The New York Yankees signed catcher Bobby Wilson to a minor-league deal on Friday. What other unsigned players are still out there for New York?
There is a serious lack of buzz coming from the Bronx with less than a month before pitchers and catchers report to spring training.
But there are still some free agents on the market who could contribute to the New York Yankees’ defense of their American League East division title in 2013.
Here are four other unsigned players who might be on the Yankees’ radar.
It was only a couple of weeks ago that that ESPNNewYork.com’s Wallace Matthews was reporting free-agent outfielder Scott Hairston had narrowed his choices down to two teams: His former team, the New York Mets, or the New York Yankees.
However, the New York Post’s Mike Puma reported last week that Hairston’s two-year, $8 million asking price was rejected by the Mets, who are believed to have countered with a one-year, $2 million deal.
Hairston earned $1.1 million with the Mets in 2012 and hit .263/.299/.504 with 20 homers and 57 RBI in 398 plate appearances.
ESPN.com’s Jim Bowden tweeted last week that Hairston was expected to make a decision by the end of the week, but that has come and gone with Hairston still unsigned. CBSSports.com’s Jon Heyman tweeted last week that the Yankees weren’t involved in the Hairston talks, but the Yankees have a history of playing potential personnel moves close to the vest.
Hairston could address the Yankees’ need for a right-handed outfield bat who could spell projected starters Curtis Granderson, Brett Gardner and Ichiro Suzuki, all of whom hit from the left side of the plate.
Lee’s power has been tailing steadily since 2006, when he hit a career-high 37 home runs with the Milwaukee Brewers and Texas Rangers. Since then, his homer totals have dropped to 32, 27, 26, 24, 18 and finally to nine last season. The .483 career slugger dropped to a career-low .365 mark last season, posting a .264/.332/.365 with nine homers and 77 RBI in 615 plate appearances.
Still, Lee is a veteran hitter with 358 career home runs, and he hits right-handed. On the down side, he’s at the point in his career where he might not be a defensive option anywhere but occasionally playing left field, a position he hasn’t played since 2011 with the Astros.

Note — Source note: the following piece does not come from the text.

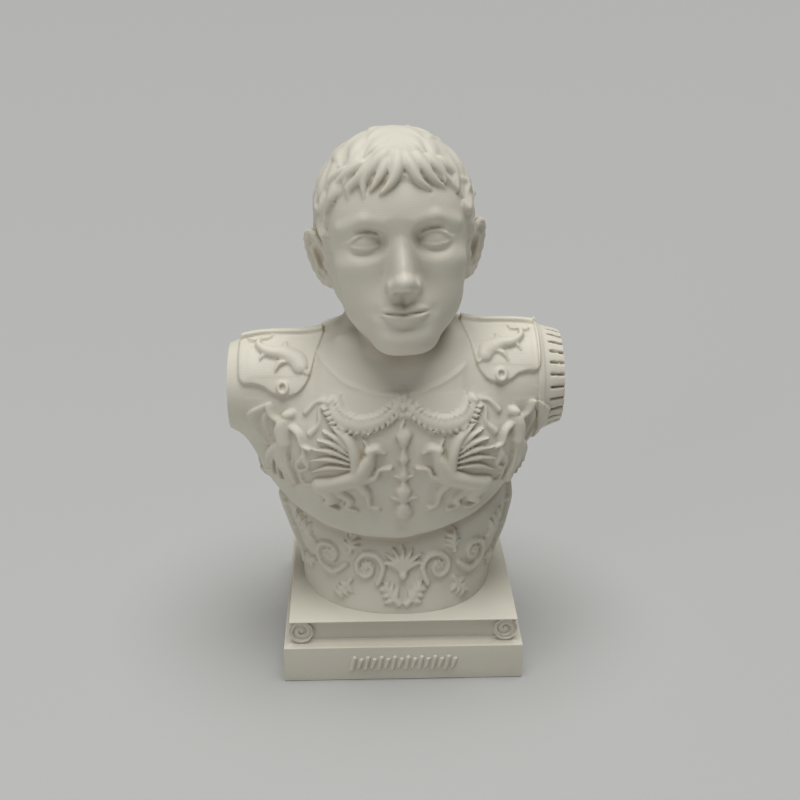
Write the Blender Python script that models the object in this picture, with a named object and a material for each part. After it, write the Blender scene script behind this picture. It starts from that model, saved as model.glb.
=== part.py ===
"""A printed souvenir bust of a Roman in a figured breastplate, on a square stepped plinth.

The plinth is built from boxes, mouldings and rolls. The bust is modelled like clay: a grid of signed
distances is filled with round forms, carved, turned into a mesh, thinned, and cut flat below and at both arms.
"""

import math

import bmesh
import bpy
import numpy as np

# Driving sizes, in metres.
PLINTH_WIDTH = 0.0675
PLINTH_DEPTH = 0.0675
SLAB_HEIGHT = 0.0109
SLAB_EDGE = 0.0003  # bevel of the slab's upper edge
PLATE_INSET = 0.0016  # plate and rolls, back from the slab's faces
PLATE_THICKNESS = 0.0009
BAND_HEIGHT = 0.0052  # recessed band between the moulding and the plate
BAND_INSET = 0.0012  # back from the plate's edge
MOULDING_HEIGHT = 0.0015
ROLL_RADIUS = 0.0033
ROLL_DROP = 0.0001  # top of the rolls, below the plate's top
STROKE_COUNT = 16  # slanted strokes on the slab's front
STROKE_PITCH = 0.0019
STROKE_WIDTH = 0.0010
STROKE_LENGTH = 0.0050
STROKE_RISE = 0.0006
BUST_HEIGHT = 0.1311
CLEARANCE = 0.0003  # under the bust, where it stands on the plate
BUST_TRIANGLES = 8500
FACE_CARE = 0.15  # how much the thinning spares the face

PLINTH_HEIGHT = SLAB_HEIGHT + MOULDING_HEIGHT + BAND_HEIGHT + PLATE_THICKNESS

# The bust is modelled in units of its own: MODEL_HEIGHT tall, foot at z = 0, face towards -y.
# Every number below in a form is in these units, and the finished mesh is scaled to BUST_HEIGHT.
MODEL_HEIGHT = 131.1
GRID_STEP = 0.75
BELOW_FOOT = 3.0  # clay under the foot and past the arms, which the flat cuts take off
RIGHT_ARM_CUT = -47.9  # the figure's right arm is at -x
LEFT_ARM_CUT = 44.9
FAR = 9.0
HEAD_CENTRE = (-1.2, -1.5, 101.6)
HEAD_TURNS = (-12.0, -3.0, 2.0)  # degrees: tilted back, leaning to its right, turned to its left
HAIR_RADII = (21.0, 26.0, 22.5)
HAIR_CENTRE = (0.0, 3.0, 7.6)
EYE_DEPTH = 15.4  # of the eyeballs' middles before the head's middle
TORSO_RADIUS = 34.0  # turns an angle around the torso into a length along its front
SOFT_EDGE = 0.3  # how far relief spreads past its drawn width
ROUNDNESS = 0.9  # of the relief's section: 0.5 is a half round, 1 a flat hump
FLAP_RISE = 1.1
STRIP_STEP = math.radians(13.0)

OFF_WHITE = (0.60, 0.58, 0.50, 1.0)


def smooth_step(value, low, high):
    share = np.clip((value - low) / (high - low), 0.0, 1.0)
    return share * share * (3.0 - 2.0 * share)


def smooth_min(a, b, blend):
    if blend <= 0.0:
        return np.minimum(a, b)
    share = np.maximum(blend - np.abs(a - b), 0.0) / blend
    return np.minimum(a, b) - share * share * blend * 0.25


class Form:
    """A signed distance with the box that holds its surface."""

    def __init__(self, distance, low, high):
        self.distance = distance
        self.low = np.array(low, float)
        self.high = np.array(high, float)


def turned(angles):
    """The matrix of a turn about x, then y, then z, in degrees."""
    ax, ay, az = (math.radians(angle) for angle in angles)
    about_x = np.array([[1, 0, 0], [0, math.cos(ax), -math.sin(ax)], [0, math.sin(ax), math.cos(ax)]])
    about_y = np.array([[math.cos(ay), 0, math.sin(ay)], [0, 1, 0], [-math.sin(ay), 0, math.cos(ay)]])
    about_z = np.array([[math.cos(az), -math.sin(az), 0], [math.sin(az), math.cos(az), 0], [0, 0, 1]])
    return about_z @ about_y @ about_x


def ellipsoid(centre, radii, angles=(0, 0, 0), frame=None):
    """An egg; frame is the head's (centre, matrix) when the numbers are in the head's own axes."""
    centre = np.array(centre, float)
    matrix = turned(angles)
    if frame is not None:
        centre = frame[0] + frame[1] @ centre
        matrix = frame[1] @ matrix

    def distance(x, y, z):
        x, y, z = x - centre[0], y - centre[1], z - centre[2]
        near = 0.0
        steep = 0.0
        for axis in range(3):
            along = x * matrix[0, axis] + y * matrix[1, axis] + z * matrix[2, axis]
            near = near + (along / radii[axis]) ** 2
            steep = steep + (along / radii[axis] ** 2) ** 2
        near = np.sqrt(near)
        return near * (near - 1.0) / np.maximum(np.sqrt(steep), 1e-6)

    half = np.sqrt((matrix**2) @ (np.array(radii, float) ** 2))
    return Form(distance, centre - half, centre + half)


def rod(start, end, radius, end_radius=None, frame=None):
    """A round-ended rod that may taper."""
    a, b = np.array(start, float), np.array(end, float)
    if frame is not None:
        a, b = frame[0] + frame[1] @ a, frame[0] + frame[1] @ b
    last = radius if end_radius is None else end_radius
    way = b - a
    length2 = float(way @ way)

    def distance(x, y, z):
        x, y, z = x - a[0], y - a[1], z - a[2]
        share = np.clip((x * way[0] + y * way[1] + z * way[2]) / length2, 0.0, 1.0)
        gap = np.sqrt((x - share * way[0]) ** 2 + (y - share * way[1]) ** 2 + (z - share * way[2]) ** 2)
        return gap - radius - (last - radius) * share

    widest = max(radius, last)
    return Form(distance, np.minimum(a, b) - widest, np.maximum(a, b) + widest)


class Clay:
    """Signed distances on a regular grid: below zero is inside."""

    def __init__(self, low, high, step):
        self.step = step
        self.low = np.array(low, float)
        counts = [int(math.ceil((b - a) / step)) + 1 for a, b in zip(low, high)]
        self.axes = [(self.low[i] + step * np.arange(counts[i])).astype(np.float32) for i in range(3)]
        self.value = np.full(counts, FAR, np.float32)

    def window(self, low, high):
        """The part of the grid inside a box, with its coordinates."""
        part = tuple(
            slice(int(np.searchsorted(axis, a)), int(np.searchsorted(axis, b)))
            for axis, a, b in zip(self.axes, low, high)
        )
        x, y, z = (axis[cut] for axis, cut in zip(self.axes, part))
        return part, x[:, None, None], y[None, :, None], z[None, None, :]

    def add(self, form, blend=0.0):
        margin = max(blend, 2.0 * self.step) + self.step
        part, x, y, z = self.window(form.low - margin, form.high + margin)
        self.value[part] = smooth_min(self.value[part], form.distance(x, y, z), blend)

    def cut(self, form, blend=0.0):
        margin = max(blend, 2.0 * self.step) + self.step
        part, x, y, z = self.window(form.low - margin, form.high + margin)
        self.value[part] = -smooth_min(-self.value[part], form.distance(x, y, z), blend)

    def skin(self, low, high, reach=3.5):
        """The grid points near the surface in a box: their indices and coordinates."""
        part, x, y, z = self.window(low, high)
        near = np.nonzero(np.abs(self.value[part]) < reach)
        index = tuple(found + cut.start for found, cut in zip(near, part))
        return index, *(axis[found] for axis, found in zip(self.axes, index))

    def raise_skin(self, index, height):
        """Moves the surface outwards by a height, also where blends have stretched the distances."""
        slope = 0.0
        for axis, count in enumerate(self.value.shape):
            ends = []
            for shift in (-1, 1):
                moved = list(index)
                moved[axis] = np.clip(index[axis] + shift, 0, count - 1)
                ends.append(self.value[tuple(moved)])
            slope = slope + ((ends[1] - ends[0]) / (2.0 * self.step)) ** 2
        self.value[index] -= (height * np.minimum(np.sqrt(slope), 1.0)).astype(np.float32)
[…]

Last season, Lee started 145 games at first base, 65 in Houston and 80 for Miami.
Lohse told KFNS-AM’s “ITD Morning After” show (Segment 5) earlier this month that his free agency has been quieter than he thought it would be.
“Obviously, it’s been a little slow, a little slower than anticipated,” Lohse told the St. Louis radio station. “I think the whole first-round draft pick thing is slowing things down. It’s going to eventually work itself out—it’s not like I’m going to be out of baseball. Something will happen here down the road.”
Because the Cardinals extended Lohse a one-year, $13.3 million qualifying offer in November, any team signing him will have to forfeit a first-round draft pick (provided it is not in the top 10) and the accompanying slot money that goes with the pick.
The Yankees have not been linked to Lohse this offseason, but have worked with Lohse’s agent, Scott Boras, in the past.
Should New York decide it’s not comfortable with either David Phelps or Ivan Nova in the starting rotation, Lohse might be available for the right price—particularly since the Yankees have already picked up two extra draft picks already when Nick Swisher signed with the Cleveland Indians and Rafael Soriano went to the Washington Nationals.
There is another former Miami Marlin named Carlos who isn’t getting a whole lot of attention in free agency.
Zambrano made 20 starts and 15 relief appearances for the Marlins, posting a 7-10 record with a 4.49 ERA and unsightly 1.50 WHIP in 132.1 innings. Zambrano was once valued as the Cubs’ ace and was a three-time All-Star in Chicago, but his peripherals last season were awful.
How awful? A strikeouts-to-walks ratio that peaked at 2.35 in 2005 dipped to a career-worst 1.27 last season. His strikeouts per nine innings were just 6.5 in 2012, down from a 2006 peak of 8.8. Most troubling of all may have been the walks-per-nine figure he posted in Miami. His 5.1 mark was the second-worst of his career, just lower than the 5.2 Zambrano posted in his first full season in 2002.
Still, Zambrano is only 31, and with there being next to no interest in the big right-hander, it wouldn’t come as a complete shock if the Yankees brought him to spring training to see if he had anything at all left in the tank.
Think Freddy Garcia, only three years younger than Garcia was when New York brought him in prior to the 2011 season.